Well, when the first snow flake hit the first tender geranium leaf, I freaked.  I quickly got on Google to see what one is supposed to do with geraniums over the winter.  Because I was definitely not throwing these suckers away.  I counted my geraniums and there were 80.  80!!!  The cheapest you can buy geraniums around here in the spring is 15 bucks for a little guy.  My overwrought brain was multiplying a mile a minute and once I reached a thousand dollars, I was in serious panic mode.  Save the Geraniums!  Save the Geraniums!  Where’s That Stupid Burlap?!
I was hoping, when I Googled “overwintering geraniums” that the answer would be something simple like, “bring them inside, you idiot”.  No.  Well, okay, you can bring them inside if YOUR HUSBAND WILL BUY YOU A GREENHOUSE, which mine will not.  I asked.  He laughed.  He is such a tightwad.

For us non-greenhouse-owning peons, we have to manage our geraniums the old fashioned way.  First, you have to take them out of their planters, shake all the excess dirt off of the roots and hang them upside down inside a burlap bag.  Then, once a month, you soak the roots in water and hang them back up.  You keep doing this until spring.  I would rather give birth without an epidural than commit to this archaic and painful process for the next six months, but visions of a thousand-dollar-bill kept flashing in front of my eyes.

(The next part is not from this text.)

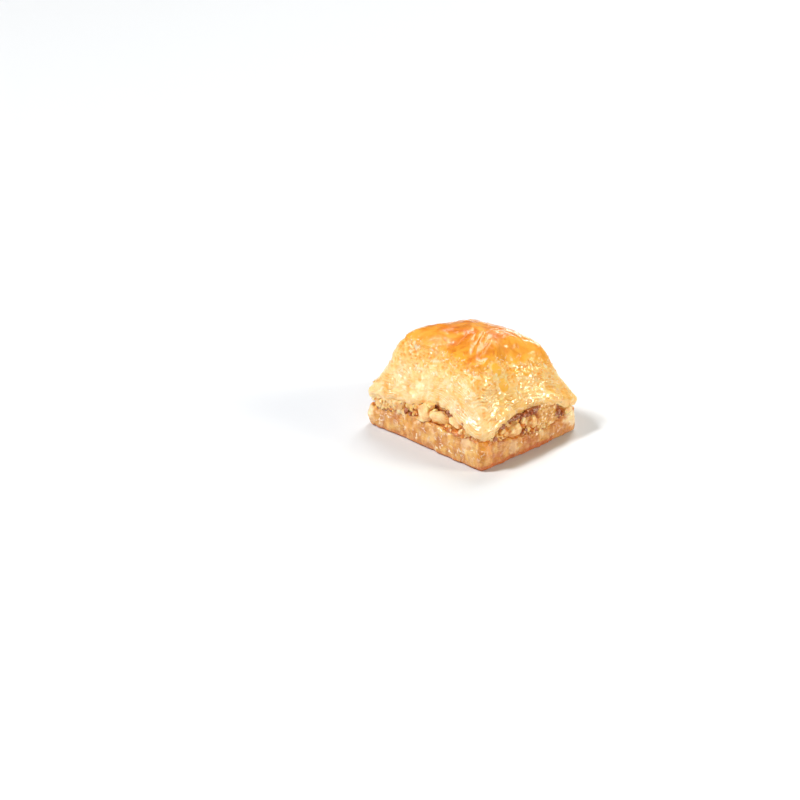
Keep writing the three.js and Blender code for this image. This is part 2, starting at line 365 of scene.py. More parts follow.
def ring_faces(ring_count, steps):
    """Faces of a closed body of rings; its two end points follow the rings' points."""
    step = np.arange(steps)
    following = (step + 1) % steps
    upper = (np.arange(ring_count - 1) * steps)[:, None]
    lower = upper + steps
    quads = np.stack([upper + step, lower + step, lower + following, upper + following], axis=-1)
    crown = ring_count * steps
    last = crown - steps
    fan = np.stack([np.full(steps, crown), step, following], axis=-1)
    foot = np.stack([np.full(steps, crown + 1), last + following, last + step], axis=-1)
    return [*quads.reshape(-1, 4), *fan, *foot]


def ring_object(name, rings, kind, material, attributes):
    """A closed body from rings of points (rings, steps, 3), the first and last round its ends."""
    count, steps = rings.shape[:2]
    verts = np.concatenate([rings.reshape(-1, 3), [rings[0].mean(0), rings[-1].mean(0)]])
    ended = {}
    for key, values in attributes.items():
        flat = values.reshape(count * steps, -1)
        joined = np.concatenate([flat, [flat[:steps].mean(0), flat[-steps:].mean(0)]])
        ended[key] = joined if joined.shape[1] == 3 else joined[:, 0]
    make_object(name, verts, ring_faces(count, steps), kind, material, ended)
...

Y’all, it took for-e-ver.  Day after day, shake, bag, hang, shake, bag, hang.   I did do the scheduled root-watering routine in November.  I was good.  I was following the rules.  But now it is December and there are two feet of snow on the ground and it is freezing.  Would you want to trudge out the garage, take down a million burlap sacks, spread them out on the snow, water them and hang them all back up?  Neither do I.  It’s a dilemma, I tell you.
These durned geraniums are going to be the death of me.  About two weeks ago, when I first started getting in the Christmas spirit, I was eyeing all of the lovely, empty planters in which the geraniums had recently resided.  Hmmm, I said to myself.  I could make some really alpine-y Christmas decorations out of those planters for the balconies.  So, I spent two days cutting down evergreen branches from my yard, filling the planters and attaching big red bows on the front.  Awesome!  Look how pretty!  I’m like a Swiss Martha Stewart!  I even made Mr. Big install four spotlights in the yard to shine up upon all that loveliness.

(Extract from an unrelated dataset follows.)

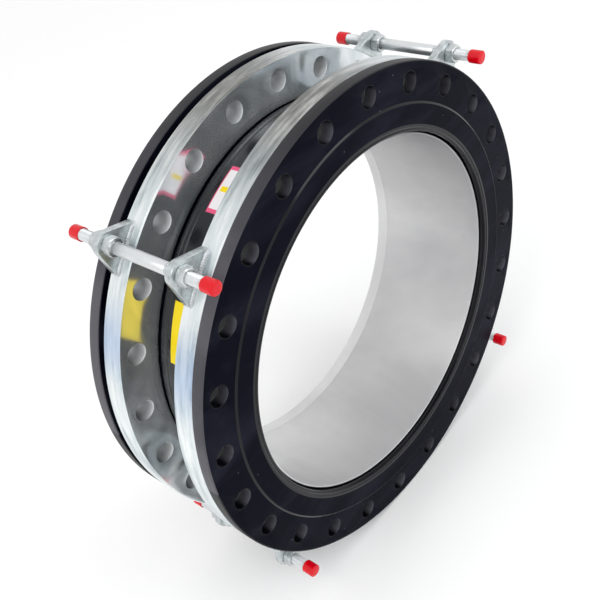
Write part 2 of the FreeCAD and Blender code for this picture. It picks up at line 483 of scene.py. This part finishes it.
def satin_rubber(name, dark, light, specular, low, high, where=None):
    """Rubber of rims, hole walls and lips; where says what part gets painted light: left is the
    rim's side towards the key lamp, lit is the walls that face it.
    """
    s = Shader(name, dark, (low + high) / 2, specular=specular)
    bands = s.noise(s.vector(260.0, 3.0, 3.0), 1.0, 4.0, 0.6)
    patches = s.noise(s.vector(6.0, 7.0, 7.0), 1.0, 4.0, 0.55)
    amount = s.ramp(patches, [(0.35, 0.0), (0.7, 1.0)])
    if where == "left":
        # Painted light: the rim is lighter around 160 degrees, the side the key lamp lights.
        amount = s.math("MULTIPLY", s.math("ADD", amount, 0.6), s.near_angle(160.0, 75.0))
    elif where == "lit":
        # Painted light: walls that face up and to -Y, towards the key lamp, are lighter.
        amount = s.math("MULTIPLY", s.math("ADD", amount, 0.5), s.facing(0.35, 1.0))
    s.color(s.mix(amount, dark, light))
    s.rough(bands, low, high)
    s.bump(bands, 0.10, 0.0008)
    return s.material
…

Yeah.  That didn’t work out so well.  During snow storms, the winds whip through this charming valley with surprising fury and the entire planter boxes, the jaunty bows and the carefully placed hanging pine boughs were strewn from the house to the Swiss border.  The first morning that I woke up to this mayhem, I thought, “huh, fluke occurrence”.  I chased down my errant decor and painstakingly reconstructed all my prettiness.  BY THE THIRD TIME, (yes, I give new meaning to the term “exercise in futility”), after rounding up my bows, which now look like they’ve been through a Cuisinart, hurling the stupid greenery any-which-way back into the planter boxes and drinking large quantities of wine, I got out the rope.  The planters are now TIED to the balcony with rope and they are not going anywhere.  It looks like shit but they are in place.  (You thought I was going to hang myself with the rope, didn’t you?)

The neighbors must think I’m right out of an asylum.  Oh, wait.  No, they must think WE are right out of the asylum.  It is pitch dark outside, it is pouring down snow, it is about 5 below (C) and my husband is blowing snow off the driveway.  The snow is piling up behind him faster than he can blow it off BUT THAT IS IRRELEVANT.  He is Man With Large Machine v. Nature and he is losing but he is having so much fun, I can’t tell you.  I did ask him how he could even see because it was so dark and he looked at me with no small amount of manly contempt and said, “Woman, it has a headlight.”  Well, of course it does.  Silly me.  I’ll just go back inside, dear, and bake some cookies or something.